Elevator pitches – short introductions to your product or services – are important for gaining interest in your company. They are the short pitches that you can with potential investors or possible customers. This is our list of the top 5 mistakes to avoid in introductory meetings with potential investors and other stakeholders.
Mistake 1: Trying to cram everything in
One of the most common mistakes to make in an elevator pitch is to try and cram everything in. Sixty seconds (or even sixty minutes) is not enough to explain all details of your firm – so don’t try.
Instead of trying to put everything in, think carefully about the areas that you really want the person that you are speaking with to remember. What is it that makes your product distinct from others, and what would indicate that you are likely to be successful.
Mistake 2: Going on and on, past the point that the other person is listening
Another thing to remember is not to go on and on past the point that the other person is listening. Some people will be genuinely interested in your business, others will be less so. A danger is that you are actually speaking with someone that could be interested – either as a customer or a potential investor, but their interest declines as you continue with a very long and drawn-out introduction.

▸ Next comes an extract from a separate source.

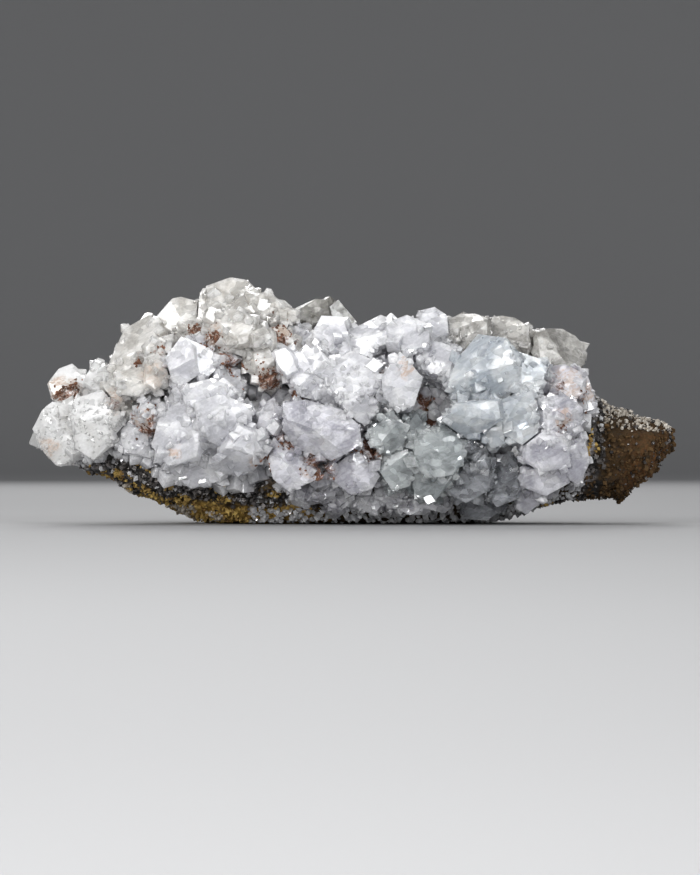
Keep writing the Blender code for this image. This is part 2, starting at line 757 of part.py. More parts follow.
def hull(points):
    """Return the convex solid around the points, with its flat faces whole."""
    bm = bmesh.new()
    verts = [bm.verts.new(point) for point in points]
    result = bmesh.ops.convex_hull(bm, input=verts)
    inside = [item for item in result["geom_interior"] if isinstance(item, bmesh.types.BMVert)]
    bmesh.ops.delete(bm, geom=inside, context="VERTS")
    bmesh.ops.dissolve_limit(bm, angle_limit=0.01, verts=bm.verts, edges=bm.edges)
    bmesh.ops.recalc_face_normals(bm, faces=bm.faces)
    return bm


def facing(lean, turn):
    """Return the direction of a front face that leans up and turns to the right."""
    lean = math.radians(lean)
    turn = math.radians(turn)
    level = math.cos(lean)
    return Vector((math.sin(turn) * level, -math.cos(turn) * level, math.sin(lean)))


def large_crystal(crystal):
    """Cut a large crystal: outline run front to back, bevelled rim, tilted front faces."""
    corners = [Vector((x, 0, z)) for x, z in crystal.outline]
    centre = sum(corners, Vector()) / len(corners)
    reach = max((corner - centre).length for corner in corners)
    front = front_of_shell(centre.x, centre.z) - crystal.rise
    rings = (
        (0.0, crystal.rim),
        (crystal.rim * RIM_SLOPE, 0.0),
        (crystal.depth, reach * BACK_TAPER),
    )
    points = []
    for behind, inset in rings:
        for corner in corners:
            arm = corner - centre
            place = centre + arm * max(1 - inset / arm.length, NARROWEST)
            points.append(Vector((place.x, front + behind, place.z)))
    bm = hull(points)
    head = Vector((centre.x, front, centre.z))
    slope = math.sin(math.radians(max(abs(crystal.lean), abs(crystal.turn))))
    face_place = head + Vector((0, slope * reach * HEAD_SHARE, 0))
    cleave(bm, face_place, facing(crystal.lean, crystal.turn))
    for lean, turn, cut in crystal.facets:
        direction = facing(lean, turn)
        outermost = max(direction.dot(vert.co) for vert in bm.verts)
        cleave(bm, direction * (outermost - cut), direction)
    return bm


def form_faces(polar, upright=0.0):
    """Return the face normals of one calcite form; a rhombohedron has six, a prism six."""
    tilt = math.radians(polar)
    normals = []
    for index in range(3):
        turn = math.radians(120 * index + upright)
        across = Vector((math.cos(turn), math.sin(turn), 0)) * math.sin(tilt)
        normal = across + Vector((0, 0, math.cos(tilt)))
        normals += [normal, -normal]
    return normals


def small_crystal(place, outward, size, rng):
    """Cut a small calcite crystal of a seeded habit, its long axis near outward."""
    faces = []
    for polar, upright, share in HABITS[rng.choice(HABIT_DRAW)]:
        faces += [(normal, share) for normal in form_faces(polar, upright)]
    sway = Vector((rng.uniform(-1, 1), rng.uniform(-1, 1), rng.uniform(-1, 1))) * SWAY
    turn = (outward + sway).normalized().to_track_quat("Z", "X").to_matrix()
    turn = turn @ Matrix.Rotation(rng.uniform(0, math.tau), 3, "Z")
    bm = bmesh.new()
    bmesh.ops.create_cube(bm, size=4 * size, matrix=Matrix.Translation(place))
    for normal, share in faces:
        direction = turn @ normal
        cleave(bm, place + direction * size * share * rng.uniform(*FACE_SPREAD), direction)
    return bm


def face_planes(bm):
    """Return the outward normal and offset of each face of a convex solid."""
    bm.normal_update()
    return [(face.normal.copy(), face.normal.dot(face.verts[0].co)) for face in bm.faces]


def holds(bm, point, margin=0.0):
    """Tell whether a convex solid holds a point, at least margin inside its faces."""
    return all(normal.dot(point) < offset - margin for normal, offset in face_planes(bm))


def touches(bm, others):
    """Tell whether a convex solid grows into any of the others."""
    for other in others:
        if any(holds(other, vert.co, INTERGROWTH) for vert in bm.verts):
            return True
        if any(holds(bm, vert.co, INTERGROWTH) for vert in other.verts):
            return True
    return False


def keep_clear(bm, neighbour):
    """Cut a crystal back to a contact face GAP clear of a crystal of another cluster."""
    points = [vert.co.copy() for vert in bm.verts]
    others = [vert.co.copy() for vert in neighbour.verts]
    for axis in range(3):
        if min(p[axis] for p in points) > max(p[axis] for p in others) + GAP:
            return
        if max(p[axis] for p in points) < min(p[axis] for p in others) - GAP:
            return
    for normal, offset in face_planes(bm):
        if min(normal.dot(p) for p in others) >= offset + GAP:
            return
    cuts = []
    for normal, offset in face_planes(neighbour):
        distances = [normal.dot(p) - offset for p in points]
        if min(distances) >= GAP:
            return
        cuts.append((sum(distances) / len(distances), normal, offset))
    _, normal, offset = max(cuts, key=lambda cut: cut[0])
    cleave(bm, normal * (offset + GAP), -normal)


def is_worth_keeping(bm, size):
    """Tell whether enough of a cut crystal is left to stand as a crystal."""
    return len(bm.faces) > 3 and abs(bm.calc_volume()) > SMALLEST_SHARE * size ** 3


def trim(bm, own_cluster, grown, size):
    """Cut a crystal clear of every other cluster and of the ground; tell whether it stays."""
    for name, crystals in grown.items():
        if name == own_cluster:
            continue
        for neighbour in crystals:
            keep_clear(bm, neighbour)
            if not is_worth_keeping(bm, size):
                return False
    if min(vert.co.z for vert in bm.verts) < FOOT_CLEARANCE:
        cleave(bm, Vector((0, 0, FOOT_CLEARANCE)), Vector((0, 0, -1)))
    return is_worth_keeping(bm, size)


def grow_large_crystals():
    """Cut the large crystals of every cluster, each clear of the clusters before it."""
    grown = {name: [] for name in CLUSTERS}
    for name, cluster in CLUSTERS.items():
        for crystal in cluster.crystals:
            bm = large_crystal(crystal)
            if trim(bm, name, grown, LARGE_SIZE):
                grown[name].append(bm)
    return grown


def grow_small_crystals(grown):
    """Cover each cluster's patch of the shell with small crystals at seeded places."""
    rng = random.Random(SEED)
    for name, cluster in CLUSTERS.items():
        if cluster.patch is None:
            continue
        x_from, x_to, angle_from, angle_to = cluster.patch
        places = []
        for _ in range(PLACES_TRIED):
            x = rng.uniform(x_from, x_to)
            angle = rng.uniform(angle_from, angle_to)
            outward = outward_at(SHELL_SECTIONS, x, angle)
            size = rng.uniform(*cluster.sizes)
            place = on_section(SHELL_SECTIONS, x, angle)
            place -= outward * (size + cluster.sunk) * SET_BACK
            if any((place - other).length < cluster.spacing for other in places):
                continue
            if any(holds(bm, place, BURIED) for crystals in grown.values() for bm in crystals):
                continue
            bm = small_crystal(place, outward, size, rng)
            if trim(bm, name, grown, size) and (not grown[name] or touches(bm, grown[name])):
                grown[name].append(bm)
                places.append(place)


def evaluated_mesh(obj):
    """Return an object's mesh with its modifiers applied."""
    depsgraph = bpy.context.evaluated_depsgraph_get()
    return bpy.data.meshes.new_from_object(obj.evaluated_get(depsgraph))


def largest_body(mesh):
    """Keep only a mesh's largest closed body."""
    bm = bmesh.new()
    bm.from_mesh(mesh)
    unseen = set(bm.faces)
    bodies = []
    while unseen:
        body = set()
        edge_of = [unseen.pop()]
        while edge_of:
            face = edge_of.pop()
            body.add(face)
            linked = {other for edge in face.edges for other in edge.link_faces}
            edge_of += linked & unseen
            unseen -= linked
        bodies.append(body)
    bodies.sort(key=lambda body: sum(face.calc_area() for face in body))
    spare = [face for body in bodies[:-1] for face in body]
    bmesh.ops.delete(bm, geom=spare, context="FACES")
    bmesh.ops.triangulate(bm, faces=bm.faces)
    bm.to_mesh(mesh)
    bm.free()


def combine(obj, other, operation):
    """Apply a Boolean to an object. MANIFOLD serves, because EXACT leaves some cuts out."""
    boolean = obj.modifiers.new("combine", "BOOLEAN")
    boolean.operation = operation
    boolean.object = other
    boolean.solver = "MANIFOLD"
    mesh = evaluated_mesh(obj)
    obj.modifiers.clear()
    obj.data = mesh


def join_cluster(name, crystals, bed):
    """Join a cluster's crystals in one solid, and cut the rock's bed out of it."""
    obj = new_object(name, crystals[0])
    for bm in crystals[1:]:
        other = new_object("next_crystal", bm)
        combine(obj, other, "UNION")
        bpy.data.objects.remove(other, do_unlink=True)
    combine(obj, bed, "DIFFERENCE")
    largest_body(obj.data)
    obj.data.name = name
    obj.data.materials.clear()
    obj.data.materials.append(make_material(CLUSTERS[name].material))
    return obj


def stand_on_origin(objects):
    """Move every object so that the origin lies under the middle of the whole, on its foot."""
    corners = [vert.co for obj in objects for vert in obj.data.vertices]
    lowest = [min(corner[axis] for corner in corners) for axis in range(3)]
    highest = [max(corner[axis] for corner in corners) for axis in range(3)]
    for obj in objects:
        obj.location = (
            -(lowest[0] + highest[0]) / 2,
            -(lowest[1] + highest[1]) / 2,
            -lowest[2],
        )


def main():
    """Build the rock and its crystal clusters."""
    clear_scene()
    rock = make_rock()
    cutter = rock_bmesh(BED_CLEARANCE)
    bed = new_object("bed_cutter", cutter)
    cutter.free()
    grown = grow_large_crystals()
    grow_small_crystals(grown)
    clusters = [join_cluster(name, crystals, bed) for name, crystals in grown.items() if crystals]
    bpy.data.objects.remove(bed, do_unlink=True)
    stand_on_origin([rock] + clusters)


main()
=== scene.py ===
"""The looks of a calcite crystal cluster on its brown rock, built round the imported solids.

X runs along the specimen to the right, -Y is its front and Z is up. Sizes are in metres, and
in millimetres where a name ends in _mm.
"""

import logging
import math
from dataclasses import dataclass, field, replace
from enum import Enum
from random import Random

import bmesh
import bpy
import numpy as np
from bpy.types import Material, Mesh, Node, NodeSocket, NodeTree, Object
from mathutils import Matrix, Vector, noise
from mathutils.bvhtree import BVHTree


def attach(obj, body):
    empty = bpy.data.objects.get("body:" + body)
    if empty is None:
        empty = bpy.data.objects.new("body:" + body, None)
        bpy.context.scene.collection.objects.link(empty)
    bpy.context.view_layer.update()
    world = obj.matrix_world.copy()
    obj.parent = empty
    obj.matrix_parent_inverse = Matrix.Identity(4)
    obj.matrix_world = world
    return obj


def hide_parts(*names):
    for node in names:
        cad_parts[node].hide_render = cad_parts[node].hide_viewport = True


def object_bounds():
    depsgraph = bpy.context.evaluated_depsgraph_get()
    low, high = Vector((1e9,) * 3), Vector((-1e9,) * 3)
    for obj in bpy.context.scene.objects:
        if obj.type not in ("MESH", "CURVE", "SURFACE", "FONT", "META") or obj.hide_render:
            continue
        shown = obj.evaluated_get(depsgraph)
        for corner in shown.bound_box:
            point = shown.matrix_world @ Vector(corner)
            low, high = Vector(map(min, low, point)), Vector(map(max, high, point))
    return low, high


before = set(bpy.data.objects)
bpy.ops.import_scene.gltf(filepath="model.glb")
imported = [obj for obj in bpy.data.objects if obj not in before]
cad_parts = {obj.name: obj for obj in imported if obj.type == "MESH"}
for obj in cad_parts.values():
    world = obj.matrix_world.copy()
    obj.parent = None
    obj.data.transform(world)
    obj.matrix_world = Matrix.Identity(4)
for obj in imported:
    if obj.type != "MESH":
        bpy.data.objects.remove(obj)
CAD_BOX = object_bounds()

LOG = logging.getLogger("calcite")
MM = 0.001
BODY = "root"
ROCK = "matrix_rock"
Colour = tuple[float, float, float]

# How far small crystals may reach past the solids' box.
OUTREACH = 0.4 * MM

# Rays start this far off the surface, and a place is shut in with less air than this before it:
# on the whole specimen, and in the clefts that rust settles in.
LIFT = 0.05 * MM
OPEN_AIR = 1.2 * MM
NARROW_AIR = 0.5 * MM

# Calcite has two refractive indices, 1.49 and 1.66, and this is about their mean.
CRYSTAL_IOR = 1.58


class Slot(Enum):
    """The record's material slots."""

    MILKY = "milky_calcite"
    CREAM = "cream_calcite"
    LILAC = "lilac_calcite"
    CLEAR = "clear_calcite"
    SMOKY = "smoky_calcite"
    ROCK = "limonite_rock"


NODE_SLOTS = {
    "large_right_crystals": Slot.CLEAR,
    "large_lilac_crystals": Slot.LILAC,
    "left_boss_crystals": Slot.MILKY,
    "upper_left_crystals": Slot.CREAM,
    "left_end_crystals": Slot.CREAM,
    "centre_crystals": Slot.MILKY,
    "peak_crystals": Slot.CREAM,
    "white_block_crystals": Slot.MILKY,
    "top_right_crystals": Slot.CREAM,
    "right_flank_crystals": Slot.LILAC,
    "lower_centre_crystals": Slot.CLEAR,
    "smoky_base_crystals": Slot.SMOKY,
    "ridge_crystals": Slot.CREAM,
    "back_left_crystals": Slot.MILKY,
    "back_right_crystals": Slot.CREAM,
    "base_crust_crystals": Slot.LILAC,
}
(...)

In fact, instead of thinking of your elevator pitch as a 60-second speech, it can be useful to consider a 30, 60, and 120-second version of it. This allows you to have an initial overview of your firm, that you can expand upon should the person that you are speaking with show interest. Viewing it more as a conversation than a pitch can help you step out of the ‘presentation mode’ mindset and actually consider it more a flowing 2-way conversation.
Mistake 3: Assuming that the other person knows all the details that you do
Another mistake to avoid is assuming that the person that you are speaking with will have the same background as you. If you spend all day working on a particular area, it is possible to fall into the trap of assuming that everyone has the same detailed knowledge of the setting. Acronyms become second nature and the opportunity that you are pursuing seems obvious.
There is a delicate balance between explaining the details and explaining too many details. Part of striking this balance though involves thinking through how to explain your company in an accessible way. It is not a question of covering every detail, but thinking through what are the important things that someone else outside of the setting would need to know to find this interesting.
Mistake 4: Not listening to the questions that they ask
Not listening to questions that are asked is a mistake that can quickly cause the person that you are speaking with to lose interest. This falls into the trap of assuming that what you have to say is more important than what the other person wants to know. Especially in one-on-one interactions, it is arguably much more important to engage with the other person than to get through each of your talking points.
Mistake 5: Failing to take the interactions seriously
A final mistake is simply not taking the interactions that you have with others seriously. This is often the mistake of quickly making a judgment about the other person – that may well be wrong – that they are not important.
The problem is that oftentimes you have very limited knowledge of the person that you are speaking to’s actual importance. They may be a possible source of investment, or they may know others that are. It is dangerous to treat someone as unimportant because once you have, it is very hard to turn the conversation around should you discover that they are actually more important than you presumed.